* **Problem statement**: Return all of the data exactly as given.

* **Raw data**:
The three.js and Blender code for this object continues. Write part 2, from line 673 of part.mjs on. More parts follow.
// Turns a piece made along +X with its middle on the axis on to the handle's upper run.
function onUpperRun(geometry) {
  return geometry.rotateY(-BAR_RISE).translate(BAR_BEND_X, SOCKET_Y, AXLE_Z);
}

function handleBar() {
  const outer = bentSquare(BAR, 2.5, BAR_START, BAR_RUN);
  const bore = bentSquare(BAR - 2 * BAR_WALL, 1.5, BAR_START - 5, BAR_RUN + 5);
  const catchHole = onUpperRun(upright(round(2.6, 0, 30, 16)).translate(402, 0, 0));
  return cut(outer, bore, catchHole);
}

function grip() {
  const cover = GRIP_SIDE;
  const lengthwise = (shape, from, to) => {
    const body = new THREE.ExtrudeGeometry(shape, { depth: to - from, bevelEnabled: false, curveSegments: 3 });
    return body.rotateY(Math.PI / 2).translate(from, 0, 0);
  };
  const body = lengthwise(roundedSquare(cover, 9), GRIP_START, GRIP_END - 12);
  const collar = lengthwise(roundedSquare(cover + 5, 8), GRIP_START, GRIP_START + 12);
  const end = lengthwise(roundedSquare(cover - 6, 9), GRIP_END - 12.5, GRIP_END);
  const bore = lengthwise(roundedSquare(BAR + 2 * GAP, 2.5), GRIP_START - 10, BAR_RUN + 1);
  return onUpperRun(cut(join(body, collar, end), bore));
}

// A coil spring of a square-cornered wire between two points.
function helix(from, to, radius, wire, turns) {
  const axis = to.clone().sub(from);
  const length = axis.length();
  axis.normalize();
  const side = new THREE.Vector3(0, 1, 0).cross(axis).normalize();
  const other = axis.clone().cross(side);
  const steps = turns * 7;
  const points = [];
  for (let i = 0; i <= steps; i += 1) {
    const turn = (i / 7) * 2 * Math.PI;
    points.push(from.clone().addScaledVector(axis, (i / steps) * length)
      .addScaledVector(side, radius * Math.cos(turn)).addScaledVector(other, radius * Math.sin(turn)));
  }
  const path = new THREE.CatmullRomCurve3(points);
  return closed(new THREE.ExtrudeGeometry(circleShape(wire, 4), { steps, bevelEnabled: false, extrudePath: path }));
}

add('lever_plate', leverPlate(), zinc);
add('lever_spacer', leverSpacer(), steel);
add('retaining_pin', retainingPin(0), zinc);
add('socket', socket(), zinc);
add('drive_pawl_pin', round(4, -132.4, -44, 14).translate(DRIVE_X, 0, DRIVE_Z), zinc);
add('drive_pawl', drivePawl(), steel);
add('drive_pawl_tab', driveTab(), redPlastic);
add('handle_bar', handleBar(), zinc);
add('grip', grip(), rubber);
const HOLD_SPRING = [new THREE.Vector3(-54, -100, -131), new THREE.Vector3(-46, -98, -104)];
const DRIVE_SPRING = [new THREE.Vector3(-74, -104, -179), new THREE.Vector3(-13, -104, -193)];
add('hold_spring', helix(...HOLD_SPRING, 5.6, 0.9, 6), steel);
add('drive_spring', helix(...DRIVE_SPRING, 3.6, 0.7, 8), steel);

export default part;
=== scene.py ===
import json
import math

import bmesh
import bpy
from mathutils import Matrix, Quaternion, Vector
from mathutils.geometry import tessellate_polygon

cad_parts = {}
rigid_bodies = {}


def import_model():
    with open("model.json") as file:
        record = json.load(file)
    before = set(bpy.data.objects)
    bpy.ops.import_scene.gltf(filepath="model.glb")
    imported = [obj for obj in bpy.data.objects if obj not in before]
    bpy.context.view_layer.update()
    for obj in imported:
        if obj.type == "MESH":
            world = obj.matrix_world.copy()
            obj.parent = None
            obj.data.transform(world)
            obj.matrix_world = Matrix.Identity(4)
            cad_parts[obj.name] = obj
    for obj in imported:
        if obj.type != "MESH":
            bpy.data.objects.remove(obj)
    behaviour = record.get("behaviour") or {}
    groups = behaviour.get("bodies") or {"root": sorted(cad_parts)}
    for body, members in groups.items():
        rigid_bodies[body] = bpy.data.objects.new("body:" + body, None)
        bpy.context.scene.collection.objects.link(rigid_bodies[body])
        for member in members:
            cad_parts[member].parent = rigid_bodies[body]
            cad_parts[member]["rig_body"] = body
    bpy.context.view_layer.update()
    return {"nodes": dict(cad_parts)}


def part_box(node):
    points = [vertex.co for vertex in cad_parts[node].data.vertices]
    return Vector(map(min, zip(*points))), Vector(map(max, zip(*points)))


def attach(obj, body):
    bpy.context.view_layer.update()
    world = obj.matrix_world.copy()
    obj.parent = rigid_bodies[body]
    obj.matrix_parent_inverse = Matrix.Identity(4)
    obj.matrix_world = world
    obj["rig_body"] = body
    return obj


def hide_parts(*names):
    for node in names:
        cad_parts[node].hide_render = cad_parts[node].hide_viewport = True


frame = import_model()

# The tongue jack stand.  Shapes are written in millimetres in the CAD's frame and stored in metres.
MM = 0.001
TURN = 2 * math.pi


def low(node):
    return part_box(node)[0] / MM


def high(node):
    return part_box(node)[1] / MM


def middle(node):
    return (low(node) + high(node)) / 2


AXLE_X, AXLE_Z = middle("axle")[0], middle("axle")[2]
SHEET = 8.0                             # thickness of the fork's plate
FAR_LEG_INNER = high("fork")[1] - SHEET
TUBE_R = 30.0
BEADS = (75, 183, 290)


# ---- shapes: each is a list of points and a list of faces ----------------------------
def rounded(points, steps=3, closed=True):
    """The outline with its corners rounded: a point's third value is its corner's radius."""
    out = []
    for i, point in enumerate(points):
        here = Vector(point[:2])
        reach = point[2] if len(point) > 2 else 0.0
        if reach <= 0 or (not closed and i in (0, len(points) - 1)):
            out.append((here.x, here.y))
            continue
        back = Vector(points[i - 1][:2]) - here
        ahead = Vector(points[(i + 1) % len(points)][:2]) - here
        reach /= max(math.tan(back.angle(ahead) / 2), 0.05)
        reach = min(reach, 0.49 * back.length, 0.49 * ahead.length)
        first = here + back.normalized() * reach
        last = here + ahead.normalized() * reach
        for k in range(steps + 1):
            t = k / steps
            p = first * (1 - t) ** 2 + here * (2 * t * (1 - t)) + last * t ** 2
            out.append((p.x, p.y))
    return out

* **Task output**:
The three.js and Blender code for this object continues. Write part 2, from line 673 of part.mjs on. More parts follow.
// Turns a piece made along +X with its middle on the axis on to the handle's upper run.
function onUpperRun(geometry) {
  return geometry.rotateY(-BAR_RISE).translate(BAR_BEND_X, SOCKET_Y, AXLE_Z);
}

function handleBar() {
  const outer = bentSquare(BAR, 2.5, BAR_START, BAR_RUN);
  const bore = bentSquare(BAR - 2 * BAR_WALL, 1.5, BAR_START - 5, BAR_RUN + 5);
  const catchHole = onUpperRun(upright(round(2.6, 0, 30, 16)).translate(402, 0, 0));
  return cut(outer, bore, catchHole);
}

function grip() {
  const cover = GRIP_SIDE;
  const lengthwise = (shape, from, to) => {
    const body = new THREE.ExtrudeGeometry(shape, { depth: to - from, bevelEnabled: false, curveSegments: 3 });
    return body.rotateY(Math.PI / 2).translate(from, 0, 0);
  };
  const body = lengthwise(roundedSquare(cover, 9), GRIP_START, GRIP_END - 12);
  const collar = lengthwise(roundedSquare(cover + 5, 8), GRIP_START, GRIP_START + 12);
  const end = lengthwise(roundedSquare(cover - 6, 9), GRIP_END - 12.5, GRIP_END);
  const bore = lengthwise(roundedSquare(BAR + 2 * GAP, 2.5), GRIP_START - 10, BAR_RUN + 1);
  return onUpperRun(cut(join(body, collar, end), bore));
}

// A coil spring of a square-cornered wire between two points.
function helix(from, to, radius, wire, turns) {
  const axis = to.clone().sub(from);
  const length = axis.length();
  axis.normalize();
  const side = new THREE.Vector3(0, 1, 0).cross(axis).normalize();
  const other = axis.clone().cross(side);
  const steps = turns * 7;
  const points = [];
  for (let i = 0; i <= steps; i += 1) {
    const turn = (i / 7) * 2 * Math.PI;
    points.push(from.clone().addScaledVector(axis, (i / steps) * length)
      .addScaledVector(side, radius * Math.cos(turn)).addScaledVector(other, radius * Math.sin(turn)));
  }
  const path = new THREE.CatmullRomCurve3(points);
  return closed(new THREE.ExtrudeGeometry(circleShape(wire, 4), { steps, bevelEnabled: false, extrudePath: path }));
}

add('lever_plate', leverPlate(), zinc);
add('lever_spacer', leverSpacer(), steel);
add('retaining_pin', retainingPin(0), zinc);
add('socket', socket(), zinc);
add('drive_pawl_pin', round(4, -132.4, -44, 14).translate(DRIVE_X, 0, DRIVE_Z), zinc);
add('drive_pawl', drivePawl(), steel);
add('drive_pawl_tab', driveTab(), redPlastic);
add('handle_bar', handleBar(), zinc);
add('grip', grip(), rubber);
const HOLD_SPRING = [new THREE.Vector3(-54, -100, -131), new THREE.Vector3(-46, -98, -104)];
const DRIVE_SPRING = [new THREE.Vector3(-74, -104, -179), new THREE.Vector3(-13, -104, -193)];
add('hold_spring', helix(...HOLD_SPRING, 5.6, 0.9, 6), steel);
add('drive_spring', helix(...DRIVE_SPRING, 3.6, 0.7, 8), steel);

export default part;
=== scene.py ===
import json
import math

import bmesh
import bpy
from mathutils import Matrix, Quaternion, Vector
from mathutils.geometry import tessellate_polygon

cad_parts = {}
rigid_bodies = {}


def import_model():
    with open("model.json") as file:
        record = json.load(file)
    before = set(bpy.data.objects)
    bpy.ops.import_scene.gltf(filepath="model.glb")
    imported = [obj for obj in bpy.data.objects if obj not in before]
    bpy.context.view_layer.update()
    for obj in imported:
        if obj.type == "MESH":
            world = obj.matrix_world.copy()
            obj.parent = None
            obj.data.transform(world)
            obj.matrix_world = Matrix.Identity(4)
            cad_parts[obj.name] = obj
    for obj in imported:
        if obj.type != "MESH":
            bpy.data.objects.remove(obj)
    behaviour = record.get("behaviour") or {}
    groups = behaviour.get("bodies") or {"root": sorted(cad_parts)}
    for body, members in groups.items():
        rigid_bodies[body] = bpy.data.objects.new("body:" + body, None)
        bpy.context.scene.collection.objects.link(rigid_bodies[body])
        for member in members:
            cad_parts[member].parent = rigid_bodies[body]
            cad_parts[member]["rig_body"] = body
    bpy.context.view_layer.update()
    return {"nodes": dict(cad_parts)}


def part_box(node):
    points = [vertex.co for vertex in cad_parts[node].data.vertices]
    return Vector(map(min, zip(*points))), Vector(map(max, zip(*points)))


def attach(obj, body):
    bpy.context.view_layer.update()
    world = obj.matrix_world.copy()
    obj.parent = rigid_bodies[body]
    obj.matrix_parent_inverse = Matrix.Identity(4)
    obj.matrix_world = world
    obj["rig_body"] = body
    return obj


def hide_parts(*names):
    for node in names:
        cad_parts[node].hide_render = cad_parts[node].hide_viewport = True


frame = import_model()

# The tongue jack stand.  Shapes are written in millimetres in the CAD's frame and stored in metres.
MM = 0.001
TURN = 2 * math.pi


def low(node):
    return part_box(node)[0] / MM


def high(node):
    return part_box(node)[1] / MM


def middle(node):
    return (low(node) + high(node)) / 2


AXLE_X, AXLE_Z = middle("axle")[0], middle("axle")[2]
SHEET = 8.0                             # thickness of the fork's plate
FAR_LEG_INNER = high("fork")[1] - SHEET
TUBE_R = 30.0
BEADS = (75, 183, 290)


# ---- shapes: each is a list of points and a list of faces ----------------------------
def rounded(points, steps=3, closed=True):
    """The outline with its corners rounded: a point's third value is its corner's radius."""
    out = []
    for i, point in enumerate(points):
        here = Vector(point[:2])
        reach = point[2] if len(point) > 2 else 0.0
        if reach <= 0 or (not closed and i in (0, len(points) - 1)):
            out.append((here.x, here.y))
            continue
        back = Vector(points[i - 1][:2]) - here
        ahead = Vector(points[(i + 1) % len(points)][:2]) - here
        reach /= max(math.tan(back.angle(ahead) / 2), 0.05)
        reach = min(reach, 0.49 * back.length, 0.49 * ahead.length)
        first = here + back.normalized() * reach
        last = here + ahead.normalized() * reach
        for k in range(steps + 1):
            t = k / steps
            p = first * (1 - t) ** 2 + here * (2 * t * (1 - t)) + last * t ** 2
            out.append((p.x, p.y))
    return out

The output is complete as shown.